The Mariners closed out their minor-league schedule Sunday when Lo-A Clinton suffered a 9-8 loss at Great Lakes (Dodgers) in the Midwest League championship series. Great Lakes won the best-of-five series 3-1.
Despite the loss, the Mariners’ farm system put together an amazing record in Andy McKay’s first year as director of player development.
All seven affiliates reached postseason. Four reached the championship series in their league and two won championships.
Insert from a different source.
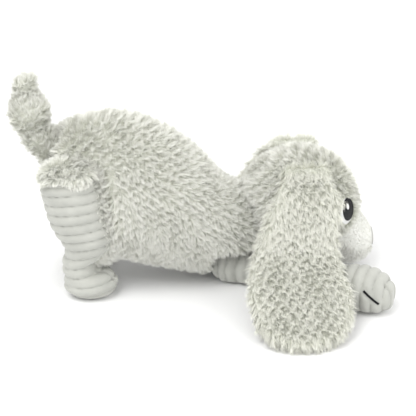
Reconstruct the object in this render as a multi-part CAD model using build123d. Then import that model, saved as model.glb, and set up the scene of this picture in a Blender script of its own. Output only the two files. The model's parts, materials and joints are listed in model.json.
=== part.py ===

Double-A Jackson won the Southern League crown, and Peoria won the Arizona Rookie League title.
The seven clubs combined for a .590 winning percentage at 451-313. A year ago, the Mariners fielded eight teams and went a combined 392-443 for a .469 winning percentage.
It was 16 years ago Tuesday — Sept. 20, 2000 — that the Mariners completed a 6-0 road trip — their first ever perfect multi-city road trip — when Kazuhiro Sasaki closed out a 5-4 victory at Tampa Bay.
The Mariners swept three-game series at Baltimore and Tampa Bay. It extended the club’s overall winning streak to eight games. Sasaki’s save was his 34th of the season, which set a franchise record.
Sasaki finished the season with 37 saves and was chosen as the American League’s Rookie of the Year. He broke his own record a year later by getting 45 saves, which remained the club record until Fernando Rodney had 48 in 2014.
Houston pitcher Lance McCullers was picked in a fan vote as the AL West nominee for the Marvin Miller Man of the Year award, which is presented by the players association. DH Nelson Cruz was the Mariners’ nominee…Hi-A High Desert, a Texas affiliate, won the California League title Saturday by sweeping Visalia in the best-of-five finals. The Mavericks were managed by Howard Johnson, who served as the Mariners’ hitting coach for a year and a half before getting replaced June 20, 2015 by Edgar Martinez.
The Mariners and Blue Jays continue their three-game series at 7:10 p.m. Tuesday when right-hander Hisashi Iwakuma (16-11 with a 3.87 ERA) faces Toronto left-hander and former teammate J.A. Happ (19-4, 3.27).
The game can be seen on Root Sports Northwest and heard on the Mariners Radio Network, which includes 710 ESPN.